### Problem requirements
In the records below, work out how many lines hold the word "this". Report the number alone.

### Given records
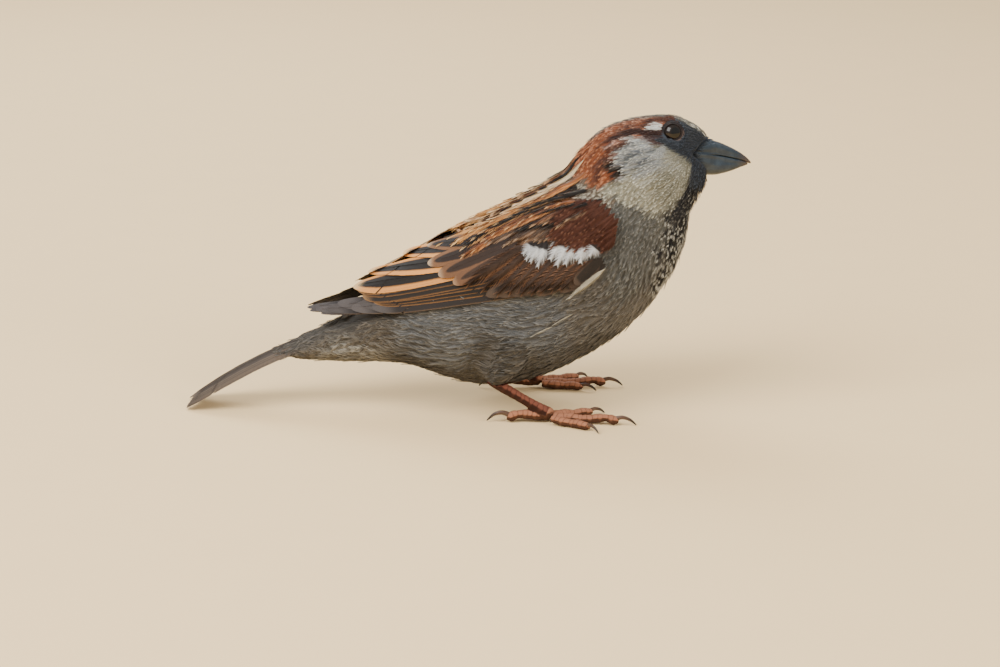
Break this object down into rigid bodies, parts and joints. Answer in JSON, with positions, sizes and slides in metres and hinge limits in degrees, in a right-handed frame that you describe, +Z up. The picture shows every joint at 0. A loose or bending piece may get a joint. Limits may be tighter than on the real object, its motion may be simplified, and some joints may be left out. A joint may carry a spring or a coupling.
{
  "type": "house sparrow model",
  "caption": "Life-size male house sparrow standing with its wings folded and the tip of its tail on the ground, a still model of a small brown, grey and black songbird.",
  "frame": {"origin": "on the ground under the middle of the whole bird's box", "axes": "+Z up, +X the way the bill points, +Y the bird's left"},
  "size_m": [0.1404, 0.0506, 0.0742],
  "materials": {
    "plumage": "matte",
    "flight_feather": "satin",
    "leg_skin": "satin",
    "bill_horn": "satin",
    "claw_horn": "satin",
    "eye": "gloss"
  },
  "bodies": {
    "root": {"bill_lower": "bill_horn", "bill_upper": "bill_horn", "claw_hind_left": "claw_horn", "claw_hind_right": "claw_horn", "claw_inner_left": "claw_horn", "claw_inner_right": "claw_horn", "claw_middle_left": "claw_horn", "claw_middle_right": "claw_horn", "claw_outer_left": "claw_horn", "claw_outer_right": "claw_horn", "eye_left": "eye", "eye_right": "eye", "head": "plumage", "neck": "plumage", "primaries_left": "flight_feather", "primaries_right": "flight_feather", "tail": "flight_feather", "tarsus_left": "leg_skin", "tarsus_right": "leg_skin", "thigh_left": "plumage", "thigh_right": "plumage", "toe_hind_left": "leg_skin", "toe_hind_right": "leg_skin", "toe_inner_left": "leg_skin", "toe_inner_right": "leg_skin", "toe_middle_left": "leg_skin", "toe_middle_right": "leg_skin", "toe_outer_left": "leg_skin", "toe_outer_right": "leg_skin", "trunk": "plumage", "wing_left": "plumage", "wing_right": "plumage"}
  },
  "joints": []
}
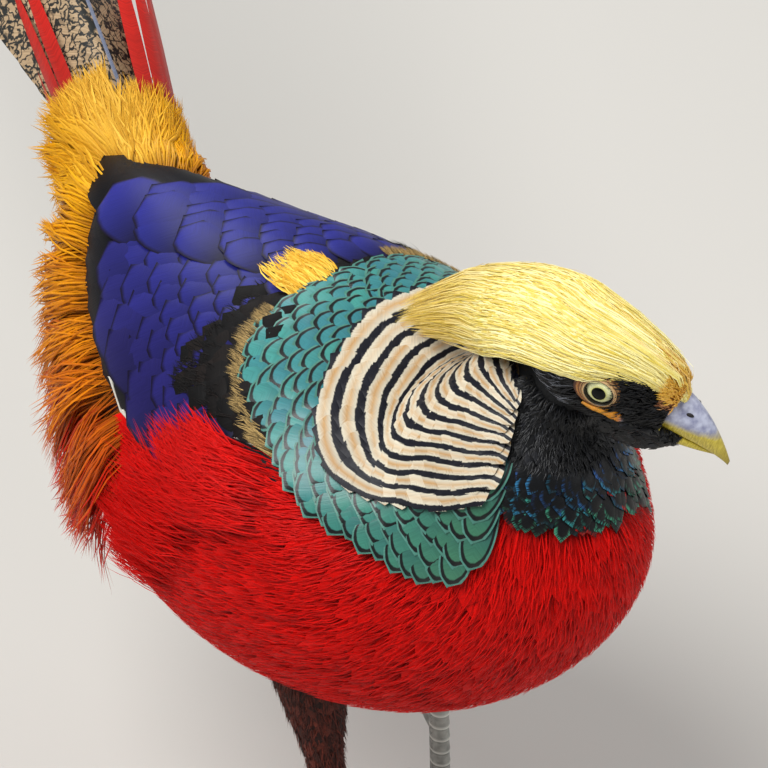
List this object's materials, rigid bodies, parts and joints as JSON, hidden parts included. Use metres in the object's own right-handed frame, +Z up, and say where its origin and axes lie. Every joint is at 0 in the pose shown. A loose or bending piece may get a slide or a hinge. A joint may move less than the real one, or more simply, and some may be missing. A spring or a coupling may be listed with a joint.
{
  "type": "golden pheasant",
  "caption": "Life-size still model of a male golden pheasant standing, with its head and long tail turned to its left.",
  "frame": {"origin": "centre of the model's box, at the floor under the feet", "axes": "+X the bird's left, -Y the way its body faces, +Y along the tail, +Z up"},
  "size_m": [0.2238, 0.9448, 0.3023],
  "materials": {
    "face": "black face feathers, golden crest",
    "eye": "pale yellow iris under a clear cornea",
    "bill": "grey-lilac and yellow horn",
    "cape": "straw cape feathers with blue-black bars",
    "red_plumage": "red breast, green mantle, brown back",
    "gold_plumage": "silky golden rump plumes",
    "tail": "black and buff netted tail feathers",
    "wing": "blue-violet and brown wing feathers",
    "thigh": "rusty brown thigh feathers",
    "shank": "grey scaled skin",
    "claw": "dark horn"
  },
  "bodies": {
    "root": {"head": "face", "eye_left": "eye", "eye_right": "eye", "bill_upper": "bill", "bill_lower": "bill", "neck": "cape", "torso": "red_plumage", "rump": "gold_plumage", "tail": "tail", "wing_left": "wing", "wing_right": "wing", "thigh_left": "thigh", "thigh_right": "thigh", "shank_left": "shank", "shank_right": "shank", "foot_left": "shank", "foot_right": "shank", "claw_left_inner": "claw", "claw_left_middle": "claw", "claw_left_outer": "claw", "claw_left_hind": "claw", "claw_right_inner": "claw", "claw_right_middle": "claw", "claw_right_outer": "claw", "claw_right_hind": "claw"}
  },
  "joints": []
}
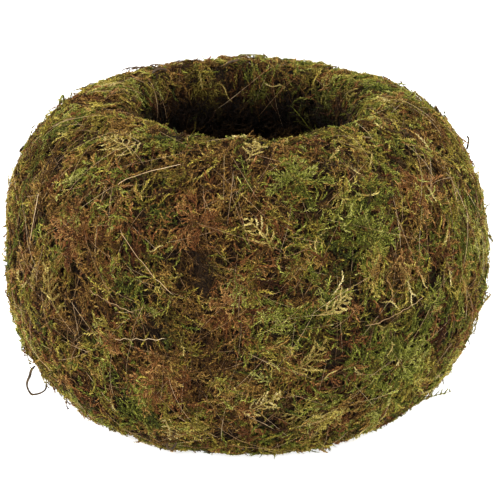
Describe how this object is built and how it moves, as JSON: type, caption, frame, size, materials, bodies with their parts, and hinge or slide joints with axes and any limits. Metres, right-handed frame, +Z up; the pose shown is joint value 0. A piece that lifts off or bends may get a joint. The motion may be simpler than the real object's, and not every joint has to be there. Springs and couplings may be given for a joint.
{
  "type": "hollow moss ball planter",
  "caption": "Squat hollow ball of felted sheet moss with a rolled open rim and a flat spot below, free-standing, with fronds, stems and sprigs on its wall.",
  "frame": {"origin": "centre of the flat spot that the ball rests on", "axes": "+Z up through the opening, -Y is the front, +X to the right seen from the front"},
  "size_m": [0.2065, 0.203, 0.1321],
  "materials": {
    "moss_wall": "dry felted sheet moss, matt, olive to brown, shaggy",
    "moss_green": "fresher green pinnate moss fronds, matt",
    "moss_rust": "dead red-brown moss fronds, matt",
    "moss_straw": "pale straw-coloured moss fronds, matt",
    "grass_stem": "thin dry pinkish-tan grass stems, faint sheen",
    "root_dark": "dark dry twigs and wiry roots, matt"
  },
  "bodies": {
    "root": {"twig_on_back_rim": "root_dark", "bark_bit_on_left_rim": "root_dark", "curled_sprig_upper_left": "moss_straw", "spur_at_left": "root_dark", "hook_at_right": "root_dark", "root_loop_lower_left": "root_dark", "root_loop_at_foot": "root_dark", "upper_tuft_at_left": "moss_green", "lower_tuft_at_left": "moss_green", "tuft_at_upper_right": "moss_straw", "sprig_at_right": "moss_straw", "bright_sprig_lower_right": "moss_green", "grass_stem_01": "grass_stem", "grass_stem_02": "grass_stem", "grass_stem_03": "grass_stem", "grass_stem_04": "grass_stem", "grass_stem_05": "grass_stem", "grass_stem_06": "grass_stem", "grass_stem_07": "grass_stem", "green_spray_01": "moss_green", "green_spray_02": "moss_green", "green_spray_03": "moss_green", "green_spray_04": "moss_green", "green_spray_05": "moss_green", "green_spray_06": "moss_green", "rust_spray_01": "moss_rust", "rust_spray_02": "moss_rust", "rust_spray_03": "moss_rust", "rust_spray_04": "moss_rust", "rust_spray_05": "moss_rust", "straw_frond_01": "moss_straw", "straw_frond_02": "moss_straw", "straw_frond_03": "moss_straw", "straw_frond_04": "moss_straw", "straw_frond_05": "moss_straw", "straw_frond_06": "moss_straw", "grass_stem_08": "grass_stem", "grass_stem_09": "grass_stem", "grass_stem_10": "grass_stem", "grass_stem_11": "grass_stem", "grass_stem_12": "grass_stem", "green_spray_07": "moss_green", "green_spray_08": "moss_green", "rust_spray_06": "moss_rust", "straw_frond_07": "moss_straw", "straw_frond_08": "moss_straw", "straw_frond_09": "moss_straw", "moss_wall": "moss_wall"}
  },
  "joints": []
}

---

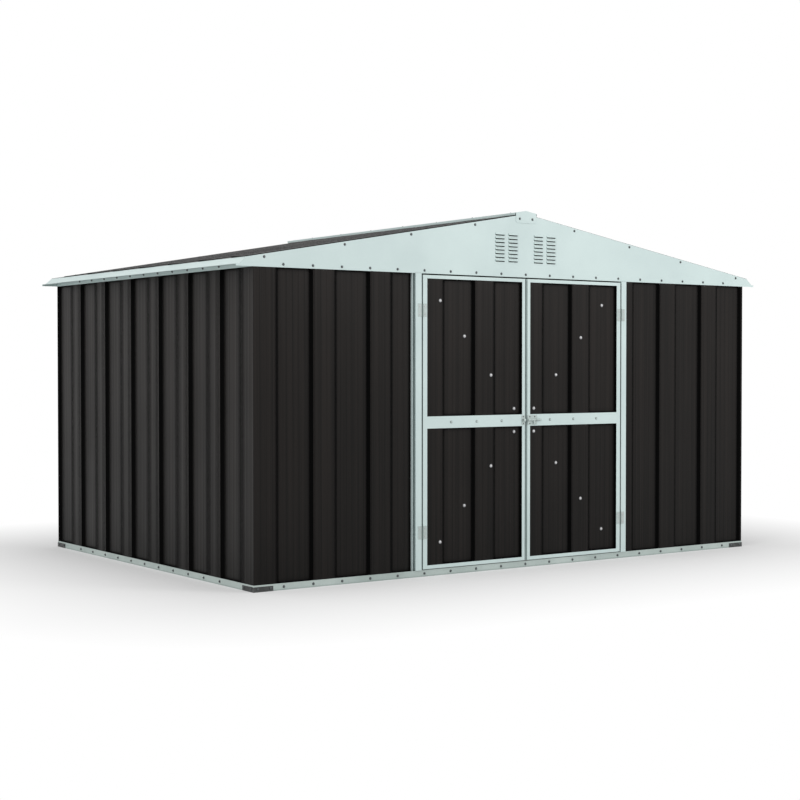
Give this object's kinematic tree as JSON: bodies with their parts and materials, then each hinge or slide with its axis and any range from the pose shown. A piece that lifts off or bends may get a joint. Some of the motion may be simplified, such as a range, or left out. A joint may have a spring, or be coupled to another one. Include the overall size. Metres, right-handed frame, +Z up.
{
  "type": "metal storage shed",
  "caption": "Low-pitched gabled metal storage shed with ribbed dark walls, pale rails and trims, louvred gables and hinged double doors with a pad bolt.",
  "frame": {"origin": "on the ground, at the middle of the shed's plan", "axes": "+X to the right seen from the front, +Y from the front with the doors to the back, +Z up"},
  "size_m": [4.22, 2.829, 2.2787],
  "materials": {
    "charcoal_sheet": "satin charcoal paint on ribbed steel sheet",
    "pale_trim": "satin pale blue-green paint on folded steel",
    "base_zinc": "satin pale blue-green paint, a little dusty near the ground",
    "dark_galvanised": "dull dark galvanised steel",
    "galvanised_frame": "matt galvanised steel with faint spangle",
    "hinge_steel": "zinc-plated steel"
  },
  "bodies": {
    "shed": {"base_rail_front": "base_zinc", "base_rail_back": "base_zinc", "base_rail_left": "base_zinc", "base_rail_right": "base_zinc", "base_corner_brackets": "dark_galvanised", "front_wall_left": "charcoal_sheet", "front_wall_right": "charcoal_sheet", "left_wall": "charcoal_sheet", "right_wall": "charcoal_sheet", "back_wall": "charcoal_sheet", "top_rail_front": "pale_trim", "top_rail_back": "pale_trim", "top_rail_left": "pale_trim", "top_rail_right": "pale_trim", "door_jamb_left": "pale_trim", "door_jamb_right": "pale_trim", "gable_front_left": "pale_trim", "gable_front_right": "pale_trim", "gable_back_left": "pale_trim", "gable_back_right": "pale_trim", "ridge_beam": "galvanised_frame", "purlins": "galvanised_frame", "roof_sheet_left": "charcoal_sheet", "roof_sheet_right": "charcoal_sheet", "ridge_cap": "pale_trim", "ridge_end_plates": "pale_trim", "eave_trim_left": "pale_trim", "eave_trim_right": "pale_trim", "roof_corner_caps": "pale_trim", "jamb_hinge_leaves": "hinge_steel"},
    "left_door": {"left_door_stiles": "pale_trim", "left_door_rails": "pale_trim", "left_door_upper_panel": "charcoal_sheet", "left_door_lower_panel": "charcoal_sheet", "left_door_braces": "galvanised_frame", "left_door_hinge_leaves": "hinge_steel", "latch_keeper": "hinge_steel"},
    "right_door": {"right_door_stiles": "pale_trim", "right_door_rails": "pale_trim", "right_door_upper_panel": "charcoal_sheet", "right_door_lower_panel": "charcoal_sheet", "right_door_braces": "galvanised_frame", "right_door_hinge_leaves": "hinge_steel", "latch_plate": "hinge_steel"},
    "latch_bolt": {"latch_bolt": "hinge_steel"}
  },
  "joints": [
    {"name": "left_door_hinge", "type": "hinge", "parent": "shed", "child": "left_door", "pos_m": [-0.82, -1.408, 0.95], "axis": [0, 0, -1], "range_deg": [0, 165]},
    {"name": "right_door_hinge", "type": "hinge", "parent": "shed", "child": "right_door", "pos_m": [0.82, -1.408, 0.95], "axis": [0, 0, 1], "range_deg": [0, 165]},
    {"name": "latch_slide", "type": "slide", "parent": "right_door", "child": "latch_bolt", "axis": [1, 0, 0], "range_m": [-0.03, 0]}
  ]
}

### Expected answer
4